Усиленная пилка дров по берегам рек заканчивалась к июлю. Пильщики большим числом разъезжались по домам, некоторые оставались в городе в поисках частной пилки и колки. Когда дрова на береговых складах приобретали достаточную товарную сухость, начиналась их гужевая вывозка к заказчикам и месту продажи.

В старину местом дровяной торговли был «сенной торг», бывший в центре города. С утверждением регулярного плана застройки место торга отвели под площадь, впоследствии получившей название Сусанинской. Сенную и дровяную торговлю перевели на вновь устроенную Павловскую площадь, более известную под простонародным название Сенная. Она была главным дровяным рынком города.

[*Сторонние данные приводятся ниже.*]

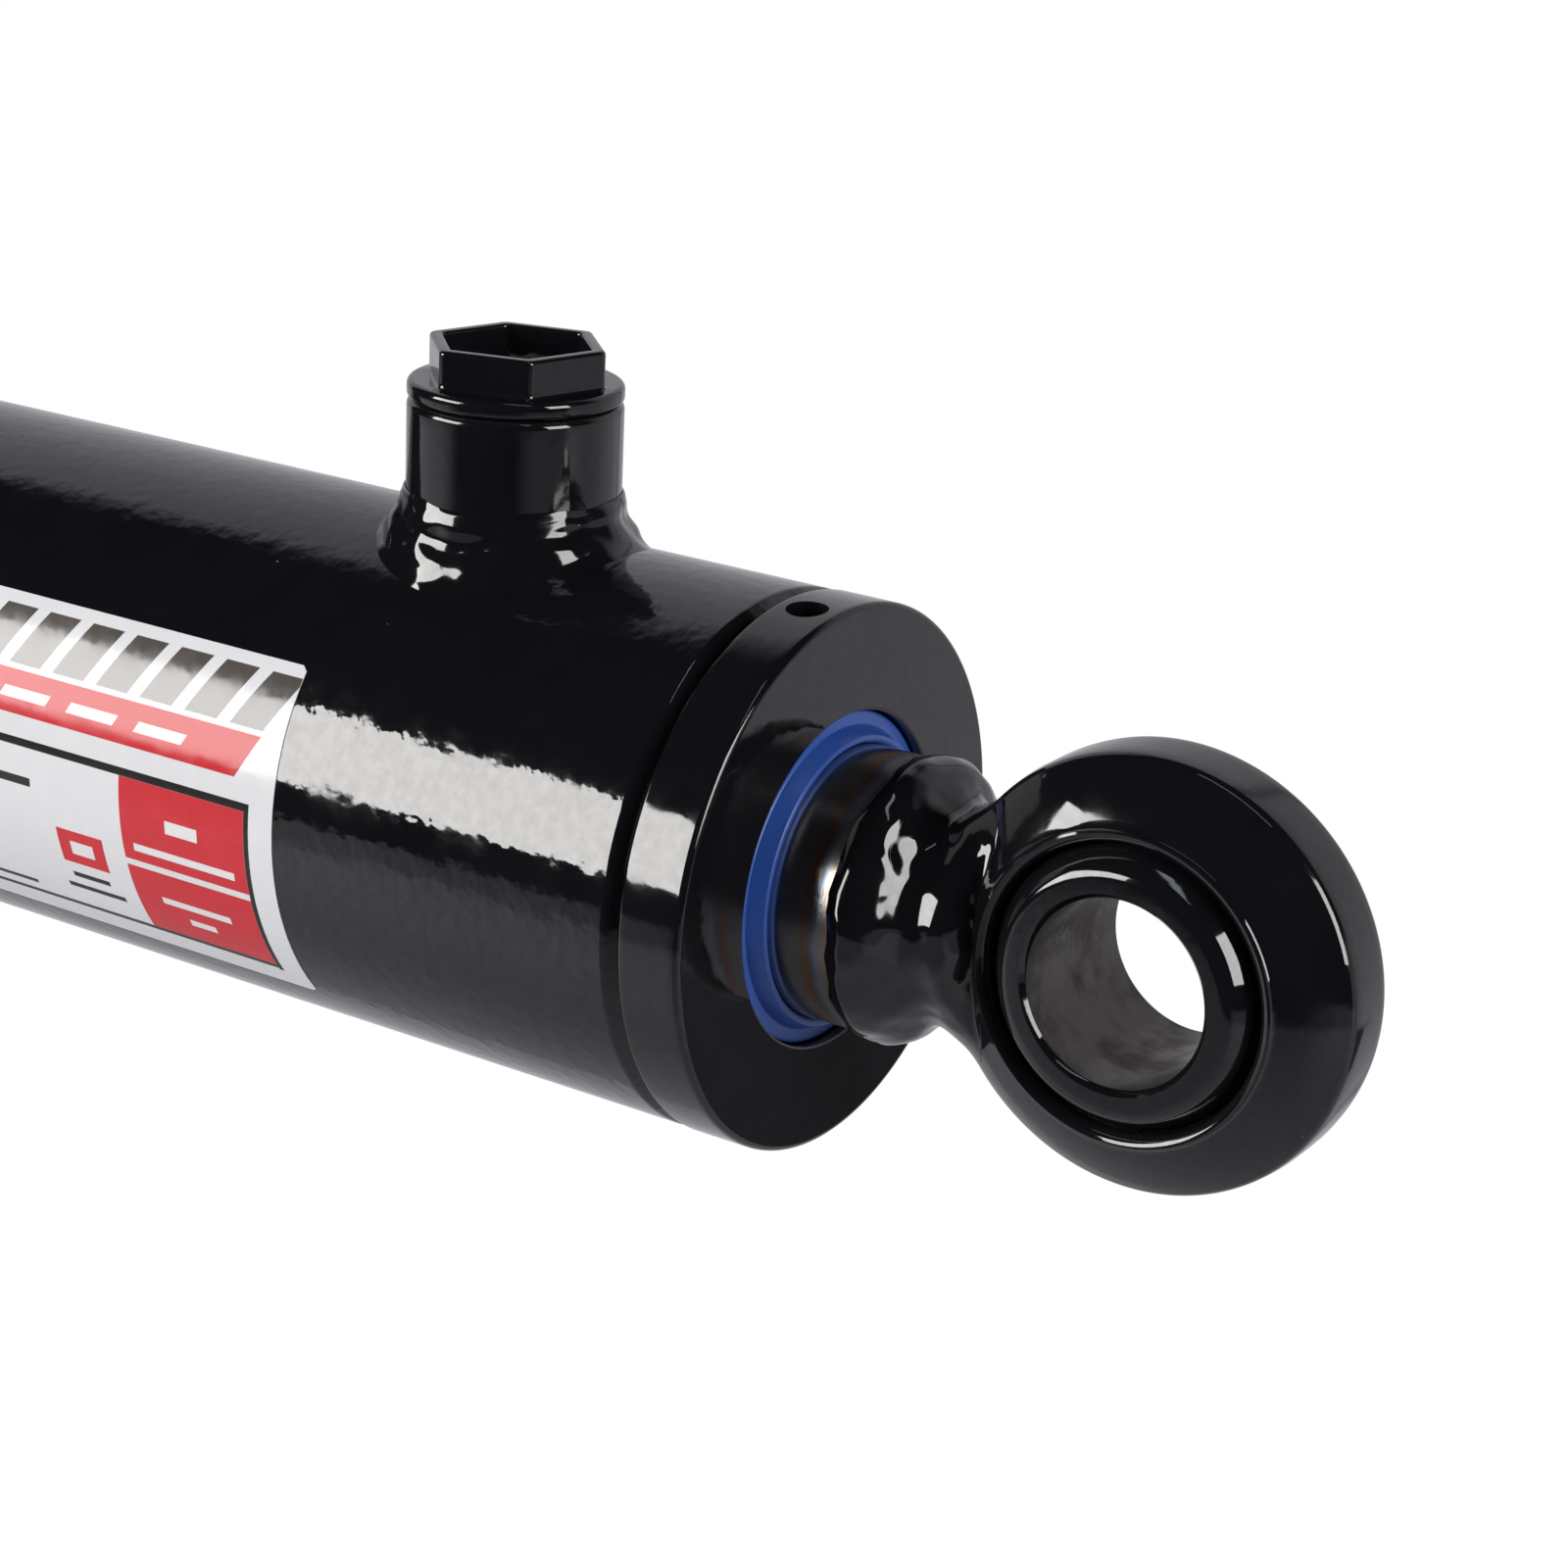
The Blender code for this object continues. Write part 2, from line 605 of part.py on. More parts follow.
def make_port_plug(name, centre):
    """The plug: a threaded shank, an O-ring neck, a flange and a hollow hexagon."""
    seat = BOSS_TOP + GAP
    flange_top = seat + PLUG_FLANGE
    foot = seat - PLUG_SHANK
    hollow_floor = seat - PLUG_HOLLOW
    body = [
        (PLUG_HOLLOW_R, flange_top),
        (PLUG_FLANGE_R - PLUG_FLANGE_EDGE, flange_top),
        (PLUG_FLANGE_R, flange_top - PLUG_FLANGE_EDGE),
        (PLUG_FLANGE_R, seat),
        (PLUG_NECK_R, seat),
        (PLUG_NECK_R, seat - PLUG_NECK),
        (PLUG_SHANK_R, seat - PLUG_NECK),
        (PLUG_SHANK_R, foot + PLUG_FLANGE_EDGE),
        (PLUG_SHANK_R - PLUG_FLANGE_EDGE, foot),
        (0.0, foot),
    ]
    body = [(0.0, hollow_floor), (PLUG_HOLLOW_R, hollow_floor)] + body
    plug = turned(name, body, "Z", centre, closed=False, steps=ROUND_SMALL)
    hexagon = prism(name + "_hexagon", 6, HEX_R, flange_top - PLUG_FLANGE / 2, HEX_TOP, centre, HEX_TURN)
    socket = prism(
        name + "_socket", 6, HEX_SOCKET_R, flange_top - PLUG_FLANGE / 4, HEX_TOP + GAP, centre, HEX_TURN
    )
    drill = prism(name + "_drill", ROUND_SMALL, PLUG_HOLLOW_R, hollow_floor, HEX_TOP, centre)
    combine(plug, as_cutter(hexagon), "UNION")
    combine(plug, as_cutter(socket))
    combine(plug, as_cutter(drill))
    return plug


def make_port_o_ring(name, centre):
    """The O-ring under the flange of a plug."""
    radius = PLUG_NECK_R + GAP + PLUG_RING_SECTION
    station = BOSS_TOP + GAP - PLUG_NECK / 2
    section = circle_profile(radius, PLUG_RING_SECTION, station)
    return turned(name, section, "Z", centre, steps=ROUND_SMALL)


def make_data_label(name):
    """The thin label on the side of the tube, bent to its curve."""
    low = LABEL_RIGHT - LABEL_LENGTH
    radius = TUBE_R + GAP
    profile = [(radius, LABEL_RIGHT), (radius, low)]
    span = LABEL_TOP - LABEL_BOTTOM
    label = turn_profile(name, profile, "X", (0.0, 0.0, 0.0), False, LABEL_STEPS, span)
    label.rotation_mode = "ZYX"
    label.rotation_euler = (-math.pi / 2 - LABEL_TOP, *AXIS_TURN["X"][1:])
    sheet = label.modifiers.new("sheet", "SOLIDIFY")
    sheet.thickness = LABEL_SHEET
    sheet.offset = 1.0
    return link(label, PARTS_COLLECTION)


def evaluate(piece):
    """Replace a piece's modifiers with the mesh that they make."""
    graph = bpy.context.evaluated_depsgraph_get()
    mesh = bpy.data.meshes.new_from_object(piece.evaluated_get(graph))
    piece.modifiers.clear()
    piece.data = mesh
    mesh.shade_smooth()
    mesh.set_sharp_from_angle(angle=math.radians(30.0))


def add_body(name, centre, pieces, parent=None):
    """Put a moving body's pieces under an empty on its joint axis."""
    empty = bpy.data.objects.new(name, None)
    empty.location = centre
    link(empty, PARTS_COLLECTION)
    if parent is not None:
        attach(empty, parent)
    for piece in pieces:
        attach(piece, empty)
    return empty


def attach(child, parent):
    """Parent an object and leave it where it is."""
    bpy.context.view_layer.update()
    child.parent = parent
    child.matrix_parent_inverse = parent.matrix_world.inverted()


def build_port(end, port_x, barrel):
    """A port's boss, weld, plug and O-ring; the plug and its ring move as bodies of their own."""
    centre = (port_x, 0.0, 0.0)
    fixed = [
        make_port_boss(end + "_port_boss", centre),
        make_port_weld(end + "_port_weld", centre),
    ]
    for piece in fixed:
        attach(piece, barrel)
    ring = make_port_o_ring(end + "_port_o_ring", centre)
    plug = make_port_plug(end + "_port_plug", centre)
    seal_body = add_body(end + "_port_seal_body", centre, [ring], barrel)
    add_body(end + "_port_plug_body", centre, [plug], seal_body)
    return fixed, ring, plug


def main():
    clear_scene()
    materials = make_materials()
    origin = (0.0, 0.0, 0.0)
    rod_eye = (RETRACTED, 0.0, 0.0)

    painted = [
        make_barrel_tube("barrel_tube"),
        make_base_cap("base_cap"),
        make_cap_weld("base_cap_weld"),
        make_eye_ring("base_eye_ring", origin),
        make_base_eye_weld("base_eye_weld", origin),
        make_gland("gland"),
    ]
    wiper = make_wiper("wiper_seal")
    rod_seal = make_rod_seal("rod_seal")
    bearing = ring_in_groove(GLAND_FACE, WEAR_GROOVE, WEAR_GROOVE[2] - GAP, GLAND_BORE_R)
    gland_wear_ring = make_split_ring("gland_wear_ring", bearing)
    gland_rings = make_gland_seals()
    label = make_data_label("data_label")
    fixed = painted + [wiper, rod_seal, gland_wear_ring, *gland_rings, label]
    barrel = add_body("barrel_body", origin, fixed)
    base_ball = make_eye_ball("base_eye_ball", origin)
    add_body("base_ball_body", origin, [base_ball], barrel)

    piston_rings = make_piston_rings()
    slider = add_body("piston_seals_body", origin, piston_rings, barrel)
    rod = make_rod("rod")
    piston = make_piston("piston")
    nut = make_piston_nut("piston_nut")
    piston_o_ring = make_piston_o_ring("piston_o_ring")
    rod_ring = make_eye_ring("rod_eye_ring", rod_eye)
    rod_weld = make_rod_eye_weld("rod_eye_weld", rod_eye)
    turning = add_body("rod_body", origin, [rod, piston, nut, piston_o_ring, rod_ring, rod_weld], slider)
    rod_ball = make_eye_ball("rod_eye_ball", rod_eye)
    add_body("rod_ball_body", rod_eye, [rod_ball], turning)

    ports = [build_port("rod", ROD_PORT_X, barrel), build_port("base", BASE_PORT_X, barrel)]
    port_painted = [piece for fixed_pieces, _, plug in ports for piece in (*fixed_pieces, plug)]
    port_rings = [ring for _, ring, _ in ports]

    finishes = {
        "black_paint": painted + port_painted + [rod_ring, rod_weld],
        "chrome_rod": [rod],
        "machined_steel": [piston, nut],
        "ball_steel": [base_ball, rod_ball],
        "blue_urethane": [wiper, rod_seal],
        "nitrile_rubber": [gland_rings[0], piston_o_ring, piston_rings[0], *port_rings],
        "wear_plastic": [gland_wear_ring, gland_rings[1], piston_rings[1], piston_rings[2]],
        "label_vinyl": [label],
    }
    for slot, pieces in finishes.items():
        for piece in pieces:
            evaluate(piece)
            piece.data.materials.clear()
            piece.data.materials.append(materials[slot])


main()
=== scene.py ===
"""The looks of the hydraulic cylinder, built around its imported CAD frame.

Row frame, in metres: the origin is the centre of the base eye, +X runs along the rod and +Z through
the ports. A ring is a pair of radius and station, where each is one number or one number for every
segment, and skin() joins a stack of rings into a piece.
"""
import math

import bmesh
import bpy
import numpy as np
from mathutils import Matrix, Vector, noise


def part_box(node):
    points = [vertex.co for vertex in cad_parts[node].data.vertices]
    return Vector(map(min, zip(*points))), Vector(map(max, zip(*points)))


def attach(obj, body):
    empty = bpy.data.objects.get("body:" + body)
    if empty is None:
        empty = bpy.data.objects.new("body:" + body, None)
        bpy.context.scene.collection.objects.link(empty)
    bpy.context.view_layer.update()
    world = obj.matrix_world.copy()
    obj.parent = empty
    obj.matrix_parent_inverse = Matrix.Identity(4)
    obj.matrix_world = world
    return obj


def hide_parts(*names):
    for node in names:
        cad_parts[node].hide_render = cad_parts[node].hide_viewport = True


MM = 0.001
SEGMENTS = 288
TURN = np.linspace(0.0, math.tau, SEGMENTS, endpoint=False)
COSINE = np.cos(TURN)
SINE = np.sin(TURN)
CREASE = math.radians(32.0)
ORIGIN = (0.0, 0.0, 0.0)

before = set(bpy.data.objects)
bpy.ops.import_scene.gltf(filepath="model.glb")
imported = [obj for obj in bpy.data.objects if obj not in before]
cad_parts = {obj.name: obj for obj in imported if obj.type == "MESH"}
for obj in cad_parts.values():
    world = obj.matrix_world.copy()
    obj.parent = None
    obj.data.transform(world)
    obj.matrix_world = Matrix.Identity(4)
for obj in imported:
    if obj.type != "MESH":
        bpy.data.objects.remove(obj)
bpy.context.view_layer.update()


# ---------------------------------------------------------------- sizes, from the frame

def high(node, axis):
    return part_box(node)[1][axis]


def low(node, axis):
    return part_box(node)[0][axis]


def middle(node):
    return (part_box(node)[0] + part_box(node)[1]) / 2


GLAND_FACE = high("gland", 0)
GLAND_BACK = low("gland", 0)
GLAND_R = high("gland", 1)
TUBE_START = low("barrel_tube", 0)
TUBE_END = high("barrel_tube", 0)
TUBE_R = high("barrel_tube", 1)
BORE_R = high("piston_seal", 2) + 0.3 * MM
ROD_R = high("rod", 2)
ROD_END = high("rod", 0)
ROD_START = low("rod", 0)
ROD_EYE = middle("rod_eye_ring")
BASE_EYE = middle("base_eye_ring")
EYE_R = high("rod_eye_ring", 2)
BALL_R = high("rod_eye_ball", 2)
BALL_HALF = high("rod_eye_ball", 1)
PIN_R = 25.4 / 2 * MM
WIPER_SEAT_R = high("wiper_seal", 1) + 0.3 * MM
WIPER_LIP = high("wiper_seal", 0)
BOSS_R = high("rod_port_boss", 1)
BOSS_TOP = high("rod_port_boss", 2)
PLUG_R = high("rod_port_plug", 1)
PLUG_TOP = high("rod_port_plug", 2)
PLUG_FOOT = low("rod_port_plug", 2)
CAP_FACE = low("base_cap", 0)
CAP_END = high("base_cap", 0)
ROD_PORT = middle("rod_port_boss").x
BASE_PORT = middle("base_port_boss").x
PORT_HOLE_R = 6.0 * MM
PISTON_FRONT = high("piston", 0)
PISTON_BACK = low("piston", 0)
PISTON_R = high("piston", 2)


# ---------------------------------------------------------------- outlines and meshes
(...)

Дрова здесь предлагались возами разнообразных сортов, свойств и размеров.

Основу рынка составляли короткомерные дрова – 12–16 вершков, поленья размером более 71 см считались «большемером». Они широко употреблялись в крупных и небольших промышленных производствах и делах, например, содержателями торговых бань, пекарен, кирпичных заводов и т.д.

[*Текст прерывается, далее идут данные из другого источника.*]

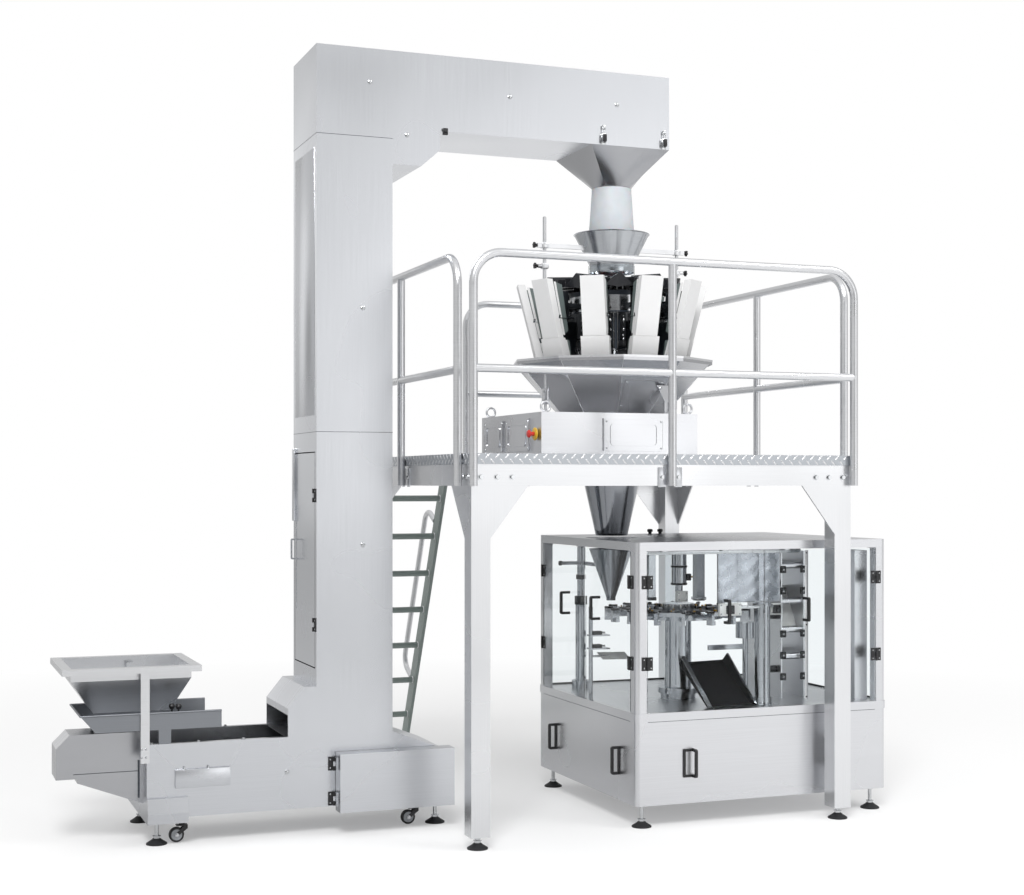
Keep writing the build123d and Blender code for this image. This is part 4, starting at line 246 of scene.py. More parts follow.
# Every finish: the record's slot, the maker, the material's name, the colour, and the maker's settings.
# A colour is an sRGB value that the panel can change, or linear numbers.
STEEL = "brushed_stainless"
FINISHES = {
    "sheet_upright": (STEEL, brushed, "Stainless sheet brushed upright", "d2d4d8", 2, 0.25),
    "sheet_along": (STEEL, brushed, "Stainless sheet brushed along the line", "d2d4d8", 0, 0.27),
    "leg_sheet": (STEEL, brushed, "Stainless frame brushed upright", "e2e3e5", 2, 0.28),
    "beam_sheet": (STEEL, brushed, "Stainless frame brushed along the line", "e2e3e5", 0, 0.28),
    "cabinet_sheet": (STEEL, brushed, "Stainless cabinet brushed along the line", "d8d9dc", 0, 0.27),
    "chute_sheet": (STEEL, brushed, "Stainless sheet of the weigher's base and chute", "b6b7ba", 0, 0.23),
    # The tray's higher roughness is its real dull finish; its darker colour is painted shade.
    "tray_sheet": (STEEL, brushed, "Stainless sheet of the tray, dulled", "8f9297", 0, 0.42),
    # Painted shade: stainless darkened nearly to black for the shade inside the weigher and in the gaps of
    # seams.
    "painted_shade_sheet": (STEEL, brushed, "Stainless sheet of the weigher's inside", "54585d", 2, 0.3),
    "polished": ("bright_steel", turned, "Stainless steel turned and polished", "c6c8ca", 0.16),
    "mirror": ("bright_steel", turned, "Stainless steel spun and buffed", "b8bbbf", 0.15),
    # Painted shade: the funnels' colour is darkened for their places under the deck and inside the bagging
    # machine.
    "funnel": ("bright_steel", turned, "Stainless funnel, spun and buffed", "8e9196", 0.13),
    "tube": ("railing_tube", turned, "Stainless tube with a satin finish", "dfe0e2", 0.3),
    "brass": ("bright_steel", turned, "Brass, turned", "c9a04f", 0.25),
    "tread": ("checker_plate", rolled_plate, "Aluminium tread plate, rolled", "bcc0c5"),
    "film": ("bright_steel", metallised_film, "Metallised film, laminated", "c4c8cf"),
    "ladder": ("ladder_paint", enamel, "Enamelled steel of the ladder", "8b9692", 0.42),
    "grey_sheet": ("ladder_paint", enamel, "Grey green enamel of the head side plates", "66706f", 0.4),
    "cover": ("white_cover", enamel, "White enamel of the weigher covers", "e6e6e6", 0.38),
    "slide": ("bag_chute_steel", enamel, "Black lacquer of the bag slide", "17181a", 0.16, 220.0,
              0.00015, 0.1),
    "jacket": ("black_plastic", enamel, "Blue grey enamel of the weigher's core", "3a424c", 0.3),
    "pan_steel": ("black_plastic", enamel, "Dark stove coating of the feeder pans", "202125", 0.26),
    "casting": ("black_plastic", enamel, "Cast aluminium, powder coated dark", "2c2e31", 0.45, 320.0,
                0.0003),
    "nylon": ("black_plastic", moulded, "Glass-filled nylon, moulded black", "1b1b1d", 0.4),
    "hub": ("black_plastic", moulded, "Nylon of the wheel hubs, moulded grey", "8f9296", 0.45),
    "red": ("black_plastic", moulded, "ABS, moulded red", "c8362f", 0.3),
    "yellow": ("black_plastic", moulded, "ABS, moulded yellow", "d9b13a", 0.4),
    "rubber": ("black_rubber", moulded, "Rubber, moulded black", "1d1e20", 0.62),
    "white_block": ("white_cover", moulded, "Acetal block, milled white", "e6e6e4", 0.35),
    "silicone": ("white_sleeve", silicone, "Silicone sleeve, cast milky", "c6cacf"),
    "acrylic": ("clear_acrylic", clear_sheet, "Clear acrylic sheet, cast", (0.95, 0.972, 0.98)),
}
MADE = {}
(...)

На костромском рынке были в ходу ель, берёза, осина, ольха. Во дворах частных домов, усадеб обязательной принадлежностью был дровеник. И всякий хозяин-обыватель старался заполнить топливное вместилище сухими дровами. Сухость – одно из главных качеств дров – определяли при покупке простейшим способом, взвешивая полено в руках. Недобросовестные торговцы примешивали в возы поленья сырых дров, цена которых была существенно ниже.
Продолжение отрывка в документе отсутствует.